RECORDED INFORMATION:
--

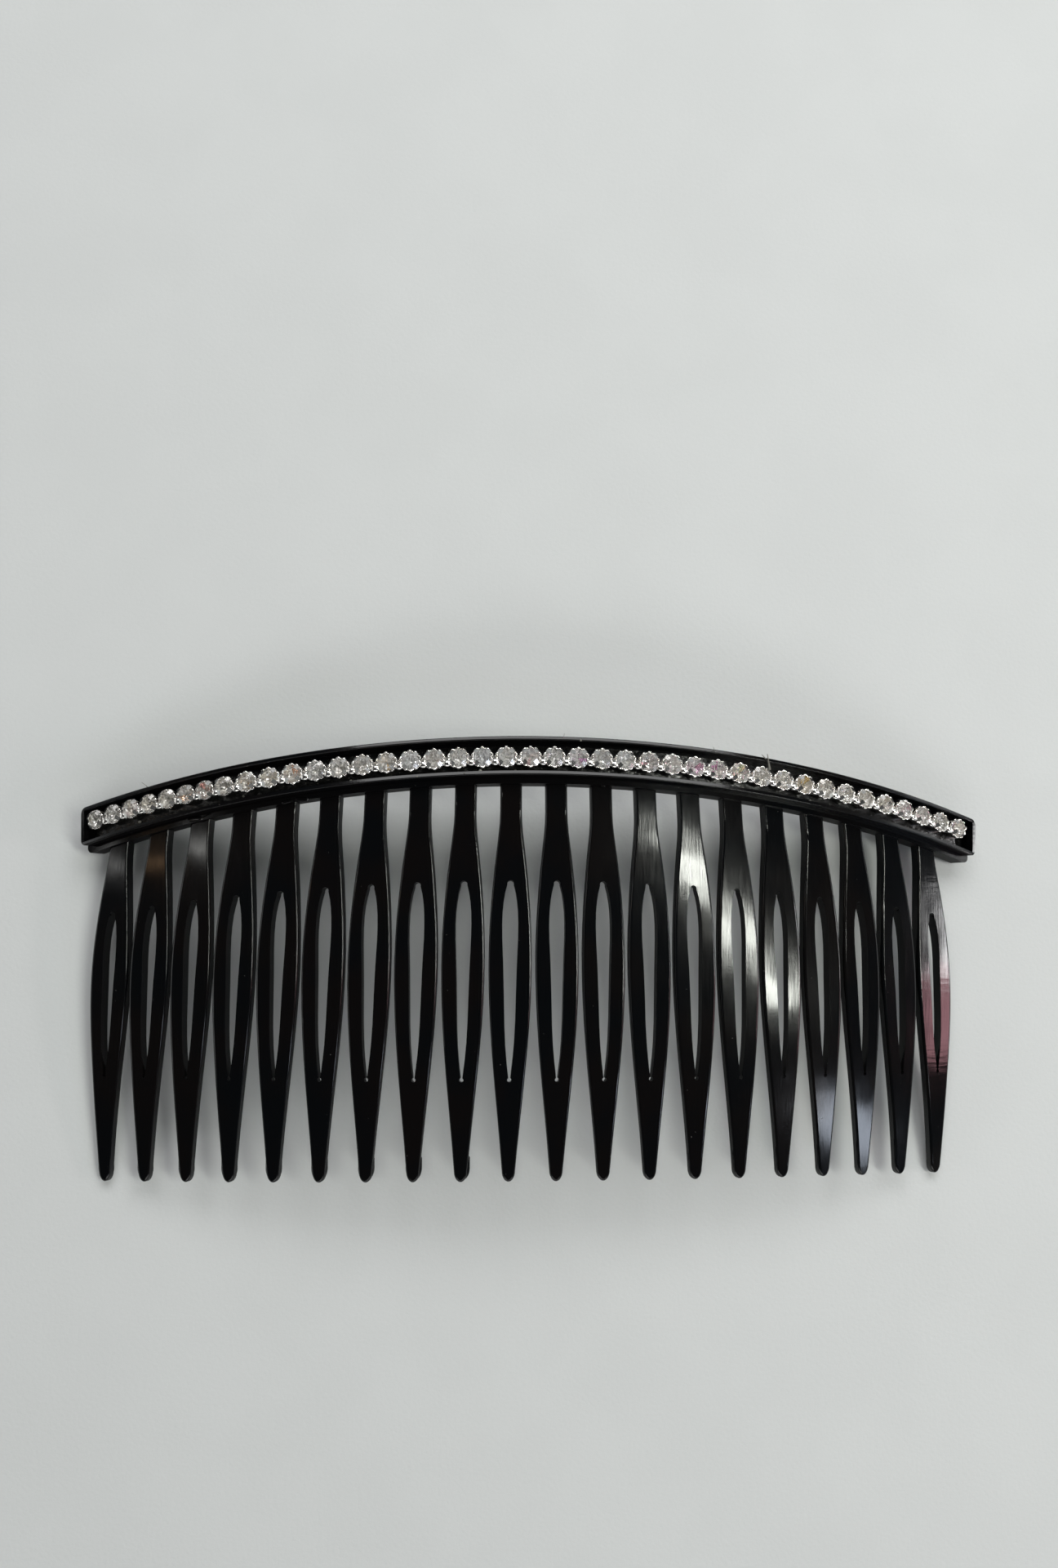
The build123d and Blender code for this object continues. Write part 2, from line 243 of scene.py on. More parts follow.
def moulded_finish(settings):
    """Glossy black plastic: cloudy, with polishing marks, dust, chatter and duller side walls."""
    finish = new_finish("glossy_black_plastic")
    place = finish.place()
    clouds = finish.noise(place, scale=90.0, detail=4.0)
    along_teeth = finish.stretched(place, scale=(1.0, 0.06, 1.0))
    polish = finish.noise(along_teeth, scale=5200.0, detail=2.0)
    grain = finish.noise(place, scale=2600.0)
    specks = finish.band(finish.noise(place, scale=2900.0, detail=1.0), low=0.80, high=0.84)
    warm = colour(*settings.plastic_warm)
    cold = colour(*settings.plastic_cold)
    dust = colour(0.16, 0.16, 0.15)
    tint = finish.blend(finish.band(clouds, low=0.35, high=0.65), cold, warm)
    dusty = finish.blend(specks * 0.35, tint, dust)
    rough = settings.plastic_roughness + clouds * 0.06 + polish * 0.06 + specks * 0.25
    last_teeth = finish.band(finish.part_of(place, "X"), *CHATTER_FROM)
    across_teeth = finish.stretched(place, scale=(0.12, 1.0, 0.12))
    chatter = finish.noise(across_teeth, scale=1900.0, detail=2.0) * last_teeth
    waviness = finish.noise(place, scale=160.0, detail=1.0)
    height = polish * 0.8 + grain * 0.15 + chatter * 2.2 + waviness * 14.0
    normal = finish.bump(height, PLASTIC_RELIEF)
    facing = finish.node("ShaderNodeNewGeometry", {}, {}, "True Normal")
    polished = finish.band(abs(finish.part_of(facing, "Z")), low=0.15, high=0.40)
    gloss = finish.surface(
        Base_Color=dusty,
        Roughness=rough,
        IOR=1.5,
        Specular_IOR_Level=0.36,
        Normal=normal,
    )
    dull = finish.surface(
        Base_Color=tint,
        Roughness=0.45,
        IOR=1.5,
        Specular_IOR_Level=0.1,
    )
    return finish.output(finish.either(polished, dull, gloss))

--

Repeat the listing above without any change.

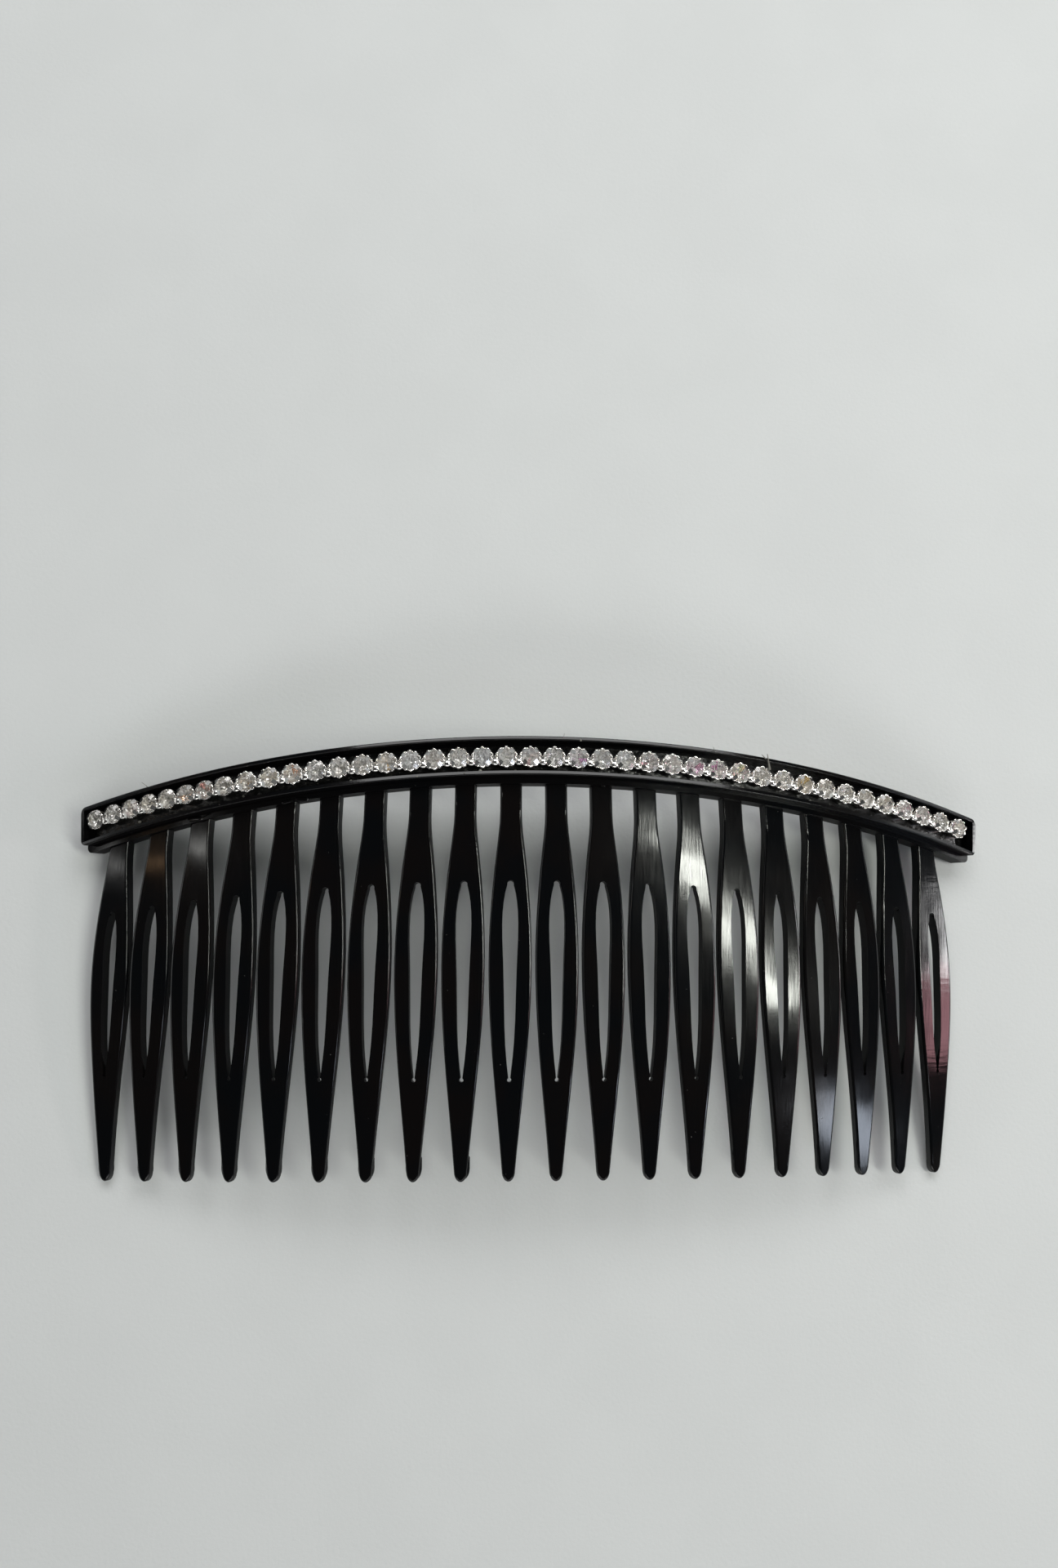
The build123d and Blender code for this object continues. Write part 2, from line 243 of scene.py on. More parts follow.
def moulded_finish(settings):
    """Glossy black plastic: cloudy, with polishing marks, dust, chatter and duller side walls."""
    finish = new_finish("glossy_black_plastic")
    place = finish.place()
    clouds = finish.noise(place, scale=90.0, detail=4.0)
    along_teeth = finish.stretched(place, scale=(1.0, 0.06, 1.0))
    polish = finish.noise(along_teeth, scale=5200.0, detail=2.0)
    grain = finish.noise(place, scale=2600.0)
    specks = finish.band(finish.noise(place, scale=2900.0, detail=1.0), low=0.80, high=0.84)
    warm = colour(*settings.plastic_warm)
    cold = colour(*settings.plastic_cold)
    dust = colour(0.16, 0.16, 0.15)
    tint = finish.blend(finish.band(clouds, low=0.35, high=0.65), cold, warm)
    dusty = finish.blend(specks * 0.35, tint, dust)
    rough = settings.plastic_roughness + clouds * 0.06 + polish * 0.06 + specks * 0.25
    last_teeth = finish.band(finish.part_of(place, "X"), *CHATTER_FROM)
    across_teeth = finish.stretched(place, scale=(0.12, 1.0, 0.12))
    chatter = finish.noise(across_teeth, scale=1900.0, detail=2.0) * last_teeth
    waviness = finish.noise(place, scale=160.0, detail=1.0)
    height = polish * 0.8 + grain * 0.15 + chatter * 2.2 + waviness * 14.0
    normal = finish.bump(height, PLASTIC_RELIEF)
    facing = finish.node("ShaderNodeNewGeometry", {}, {}, "True Normal")
    polished = finish.band(abs(finish.part_of(facing, "Z")), low=0.15, high=0.40)
    gloss = finish.surface(
        Base_Color=dusty,
        Roughness=rough,
        IOR=1.5,
        Specular_IOR_Level=0.36,
        Normal=normal,
    )
    dull = finish.surface(
        Base_Color=tint,
        Roughness=0.45,
        IOR=1.5,
        Specular_IOR_Level=0.1,
    )
    return finish.output(finish.either(polished, dull, gloss))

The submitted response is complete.